The Commandments of God are not oppressive and burdensome; they are liberating and essential to the establishment of a free and virtuous society. We cannot ignore them or minimize their importance without suffering the consequences of lawlessness. How can anything but chaos result from this? We must humbly heed the words of Sacred Scripture: If you choose, you can keep the commandments, and they will save you… [God] has not commanded anyone to be wicked, and He has not given anyone permission to sin (Sir. 15:15, 20).

To those who believed in Him, Our Lord said plainly: If you continue in my word, you are truly my disciples, and you will know the truth, and the truth will make you free (Jn. 8:32). Our Lord invites us to perceive the truth of the Law; and so we make our very own the words of the Psalmist: Open my eyes, so that I may behold the wondrous things out of your law…Give me understanding, that I may keep your law and observe it with my whole heart (Ps. 119). These are the sentiments of a son or a daughter who desires to understand, not to oppose; of children who are grateful for the concern of a loving Father, not resentful of His authority. This is the mature attitude that we must bring to our own personal efforts to observe the demands of God’s Law. I think it is fair to say that given the times there is hardly a family that has remained unaffected by the moral confusion of our times. In some cases we have received contradictory counsel and we are rightly confused. Therefore, we must be on our guard against those who hold the form of religion but deny the power of it (Cf. 2 Tim. 3:5); and we must endeavour to make our own, to appropriate God’s wisdom, which is best understood as the coupling of truth and love. Hence, St. Paul exhorts us: Among the mature we do speak wisdom, though it is not a wisdom of this age or of the rulers of this age…But we speak God’s wisdom…which God decreed before the ages for our glory (1 Cor. 2:6-7).

To appropriate God’s wisdom is not always an easy thing and sometimes we fail and fall, but His eyes are on those who fear Him (Sir. 15:19); and so we are confident in the help of His grace. We may be afflicted, but we are not crushed; perplexed but not given to despair (2 Cor. 4:8-9). Perhaps there was a time in our own lives when we rebelled against the demands of God’s law or found it very burdensome; yet out of the experience of the desolation and misery that inevitably result from losing our way, we returned to the practice of our faith and made our very own the words of the St. Peter the Apostle: ‘Lord, to whom shall we go? You have the words of eternal life (Jn. 6:68). In the journey of faith, whether we were baptized as infants or as adults, a time comes, a moment of truth of sorts that engages us and transforms us, matures us; and we understand that our all our efforts must be directed to actually being who we are – disciples of Jesus Christ.
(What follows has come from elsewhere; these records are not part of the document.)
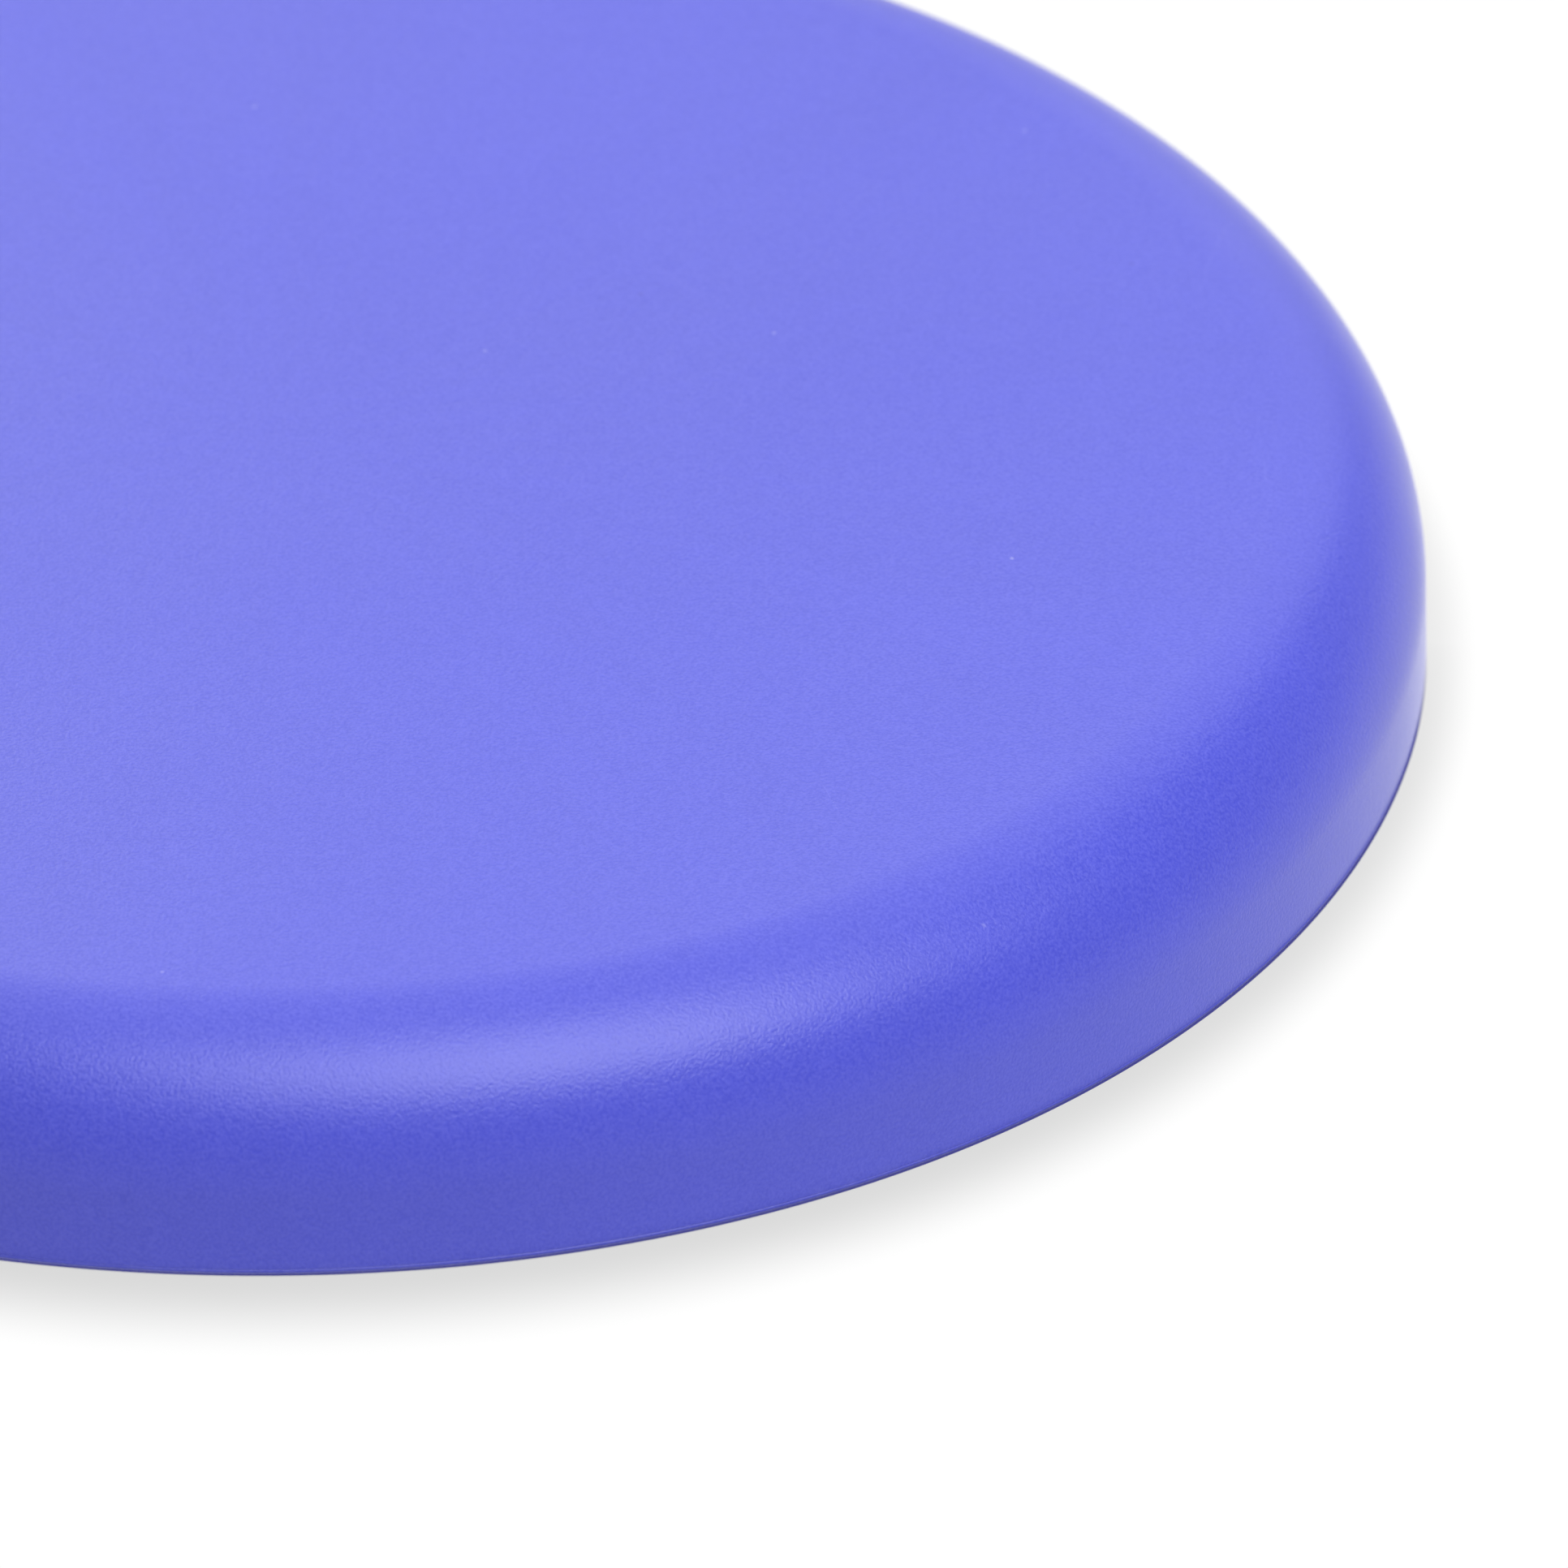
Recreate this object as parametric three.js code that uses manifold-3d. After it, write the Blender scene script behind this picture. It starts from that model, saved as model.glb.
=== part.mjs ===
// A throwing disc moulded in one piece: a flat plate, a quarter-round shoulder and a short skirt, open underneath.
// Millimetres, +Z up, with the origin at the centre of the plane that the rim's foot rests on.
import * as THREE from "three";
import { mergeVertices } from "three/addons/utils/BufferGeometryUtils.js";
import Module from "manifold-3d";

// Driving dimensions
const DIAMETER = 220; // across the skirt's outer face, carried down to the foot plane
const HEIGHT = 22; // from the foot to the plate's upper face
const SHOULDER_RADIUS = 14.5; // outer round between the plate and the skirt
const PLATE_THICKNESS = 1.5;
const LIP_THICKNESS = 3; // between the skirt's two faces, carried down to the foot plane
const FOOT_OUTER_RADIUS = 0.5; // round under the rim's outer edge
const FOOT_INNER_RADIUS = 0.5; // round under the rim's inner edge
const INNER_ROUND_RADIUS = 11.5; // round between the skirt and the plate's underside
const DRAFT = THREE.MathUtils.degToRad(1.5); // both skirt faces lean this much towards the axis as they rise

// Witness marks on the plate's underside
const GATE_PAD_DIAMETER = 14; // raised pad where the plastic enters the mould
const GATE_PAD_HEIGHT = 0.5;
const GATE_NUB_DIAMETER = 3; // cut-off sprue that stands on the pad
const GATE_NUB_HEIGHT = 0.6;
const EJECTOR_COUNT = 6;
const EJECTOR_DIAMETER = 8;
const EJECTOR_DEPTH = 0.3;
const EJECTOR_CIRCLE_RADIUS = 82; // the marks' centres lie on this circle

// Fineness of the mesh
const TURN_SEGMENTS = 120;
const SHOULDER_STEPS = 12;
const FOOT_STEPS = 4;
const MARK_SEGMENTS = 32;

const RIM_RADIUS = DIAMETER / 2;
const UNDERSIDE = HEIGHT - PLATE_THICKNESS;
const QUARTER_TURN = Math.PI / 2;

const discPlastic = new THREE.MeshStandardMaterial({ color: 0x3a3faf, roughness: 0.38, metalness: 0 });

// Radius of a skirt face at height z, given its radius at the foot plane.
const skirtFace = (radiusAtFoot, z) => radiusAtFoot - z * Math.tan(DRAFT);

// Points of a round in the half section, from one angle to another.
function round(centreR, centreZ, radius, from, to, steps) {
  return new THREE.ArcCurve(centreR, centreZ, radius, from, to, to < from).getPoints(steps);
}

// The half section: over the top, round the rim and back to the axis underneath.
function discSection() {
  const innerFace = RIM_RADIUS - LIP_THICKNESS;
  const slant = Math.cos(DRAFT);

  const shoulderZ = HEIGHT - SHOULDER_RADIUS;
  const shoulderR = skirtFace(RIM_RADIUS, shoulderZ) - SHOULDER_RADIUS / slant;
  const footOuterR = skirtFace(RIM_RADIUS, FOOT_OUTER_RADIUS) - FOOT_OUTER_RADIUS / slant;
  const footInnerR = skirtFace(innerFace, FOOT_INNER_RADIUS) + FOOT_INNER_RADIUS / slant;
  const innerRoundZ = UNDERSIDE - INNER_ROUND_RADIUS;
  const innerRoundR = skirtFace(innerFace, innerRoundZ) - INNER_ROUND_RADIUS / slant;

  const padR = GATE_PAD_DIAMETER / 2;
  const padZ = UNDERSIDE - GATE_PAD_HEIGHT;
  const nubR = GATE_NUB_DIAMETER / 2;
  const nubZ = padZ - GATE_NUB_HEIGHT;

  return [
    new THREE.Vector2(0, HEIGHT),
    ...round(shoulderR, shoulderZ, SHOULDER_RADIUS, QUARTER_TURN, DRAFT, SHOULDER_STEPS),
    ...round(footOuterR, FOOT_OUTER_RADIUS, FOOT_OUTER_RADIUS, DRAFT, -QUARTER_TURN, FOOT_STEPS),
    ...round(footInnerR, FOOT_INNER_RADIUS, FOOT_INNER_RADIUS, -QUARTER_TURN, DRAFT - Math.PI, FOOT_STEPS),
    ...round(innerRoundR, innerRoundZ, INNER_ROUND_RADIUS, DRAFT, QUARTER_TURN, SHOULDER_STEPS),
    new THREE.Vector2(padR, UNDERSIDE),
    new THREE.Vector2(padR, padZ),
    new THREE.Vector2(nubR, padZ),
    new THREE.Vector2(nubR, nubZ),
    new THREE.Vector2(0, nubZ),
  ];
}

// LatheGeometry turns its profile about Y and wants it from the bottom up, so the section is reversed and stood on Z.
const discBlank = new THREE.LatheGeometry(discSection().reverse(), TURN_SEGMENTS).rotateX(QUARTER_TURN);

// The pins that press the ejector marks into the plate's underside.
function ejectorPins() {
  const reach = 1; // how far a pin stands below the underside, so that its cut is clean
  const length = reach + EJECTOR_DEPTH;
  return Array.from({ length: EJECTOR_COUNT }, (_, i) => {
    const turn = (i / EJECTOR_COUNT) * 2 * Math.PI;
    const x = EJECTOR_CIRCLE_RADIUS * Math.cos(turn);
    const y = EJECTOR_CIRCLE_RADIUS * Math.sin(turn);
    return new THREE.CylinderGeometry(EJECTOR_DIAMETER / 2, EJECTOR_DIAMETER / 2, length, MARK_SEGMENTS)
      .rotateX(QUARTER_TURN)
      .translate(x, y, UNDERSIDE - reach + length / 2);
  });
}

const wasm = await Module();
wasm.setup();

function toSolid(geometry) {
  const bare = geometry.clone();
  bare.deleteAttribute("normal");
  bare.deleteAttribute("uv");
  const merged = mergeVertices(bare);
  const vertProperties = merged.attributes.position.array;
  const triVerts = new Uint32Array(merged.index.array);
  return new wasm.Manifold(new wasm.Mesh({ numProp: 3, vertProperties, triVerts }));
}

function toGeometry(solid) {
  const mesh = solid.getMesh();
  const geometry = new THREE.BufferGeometry();
  geometry.setAttribute("position", new THREE.BufferAttribute(mesh.vertProperties, 3));
  geometry.setIndex(new THREE.BufferAttribute(mesh.triVerts, 1));
  geometry.computeVertexNormals();
  return geometry;
}

const markedDisc = ejectorPins().reduce((solid, pin) => solid.subtract(toSolid(pin)), toSolid(discBlank));

const discBody = new THREE.Mesh(toGeometry(markedDisc), discPlastic);
discBody.name = "disc_body";

const part = new THREE.Group();
part.add(discBody);

export default part;
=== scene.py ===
"""A one-piece moulded throwing disc, lying on a pale studio floor.

Everything is in metres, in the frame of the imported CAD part: +Z up, with the origin at the centre of the
plane that the rim rests on.
"""

import math

import bmesh
import bpy
from mathutils import Matrix, Vector


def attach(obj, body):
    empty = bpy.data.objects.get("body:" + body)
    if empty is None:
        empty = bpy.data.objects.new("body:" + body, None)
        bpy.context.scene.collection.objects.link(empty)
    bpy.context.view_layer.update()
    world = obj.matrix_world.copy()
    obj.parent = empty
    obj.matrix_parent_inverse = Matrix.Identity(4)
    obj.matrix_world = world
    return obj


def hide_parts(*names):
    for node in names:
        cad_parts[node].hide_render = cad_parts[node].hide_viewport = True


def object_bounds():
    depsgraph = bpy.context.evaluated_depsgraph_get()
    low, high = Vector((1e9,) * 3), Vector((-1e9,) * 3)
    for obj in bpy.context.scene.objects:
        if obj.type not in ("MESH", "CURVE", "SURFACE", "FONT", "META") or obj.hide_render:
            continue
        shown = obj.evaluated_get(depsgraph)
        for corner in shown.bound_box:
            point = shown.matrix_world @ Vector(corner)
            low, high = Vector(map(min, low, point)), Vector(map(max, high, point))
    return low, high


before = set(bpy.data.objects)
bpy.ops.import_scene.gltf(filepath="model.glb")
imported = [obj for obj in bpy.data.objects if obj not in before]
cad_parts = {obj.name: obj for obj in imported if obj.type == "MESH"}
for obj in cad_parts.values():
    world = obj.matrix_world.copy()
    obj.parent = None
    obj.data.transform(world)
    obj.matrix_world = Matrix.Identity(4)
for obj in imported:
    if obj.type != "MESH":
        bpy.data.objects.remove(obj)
cad_low, cad_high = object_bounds()

MM = 0.001

# ---------------------------------------------------------------- the disc's sizes

HEIGHT = cad_high.z
SHOULDER_RADIUS = 14.5 * MM  # outer round between the plate and the skirt
PLATE_THICKNESS = 1.5 * MM
LIP_THICKNESS = 3.0 * MM  # between the skirt's two faces, at the foot plane
FOOT_OUTER_RADIUS = 0.5 * MM  # round under the rim's outer edge
FOOT_INNER_RADIUS = 0.5 * MM  # round under the rim's inner edge
INNER_ROUND_RADIUS = 11.5 * MM  # round between the skirt and the plate's underside
DRAFT = math.radians(1.5)  # both skirt faces lean this much towards the axis as they rise

# The rim is widest where its foot round begins, and the skirt's face runs on from there to the foot plane.
RIM_RADIUS = cad_high.x + FOOT_OUTER_RADIUS * math.tan(DRAFT)
UNDERSIDE = HEIGHT - PLATE_THICKNESS

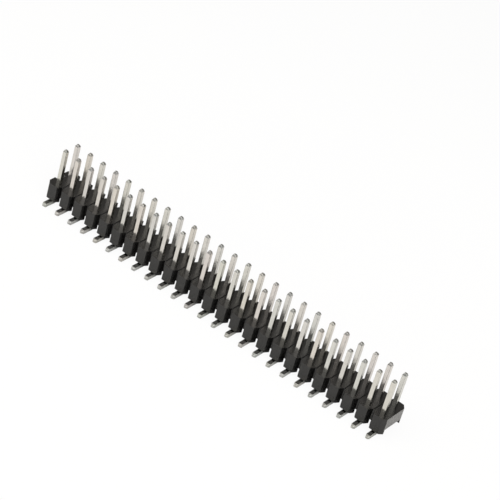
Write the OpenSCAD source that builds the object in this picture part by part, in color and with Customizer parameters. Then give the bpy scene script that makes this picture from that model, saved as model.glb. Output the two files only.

When this happens and we continue to grow in the knowledge of God’s law and its saving wisdom, we recognize how essential it is for us to know and to cherish the moral truths of our faith.

In what is effectively his autobiography, the Apologia Pro Vita Sua, the great English Cardinal, St. John Henry Newman, vividly describes his own moment of truth when he came to the realisation that the Roman Catholic Church is the true Church of God; and he observed that the drama of religion, and the combat of truth and error were ever one and the same (Apologia Pro Vita Sua, Image Books, p.217). The ascendancy of error in this combat – whether the battle is waged within the intimacy of our own personal life or in the public square where today political leaders and legislators seek to further and impose abominations and crimes as a moral good – always results is moral chaos and the disruption of antisocial behaviour. May our sincere efforts to be faithful to God’s commandments be a mitigating force in this combat enabling us to overcome evil with good (Rom. 12:21). In His mercy may our Heavenly Father hasten the triumph of Our Lady’s Immaculate Heart and the restoration of Christian order to our nation.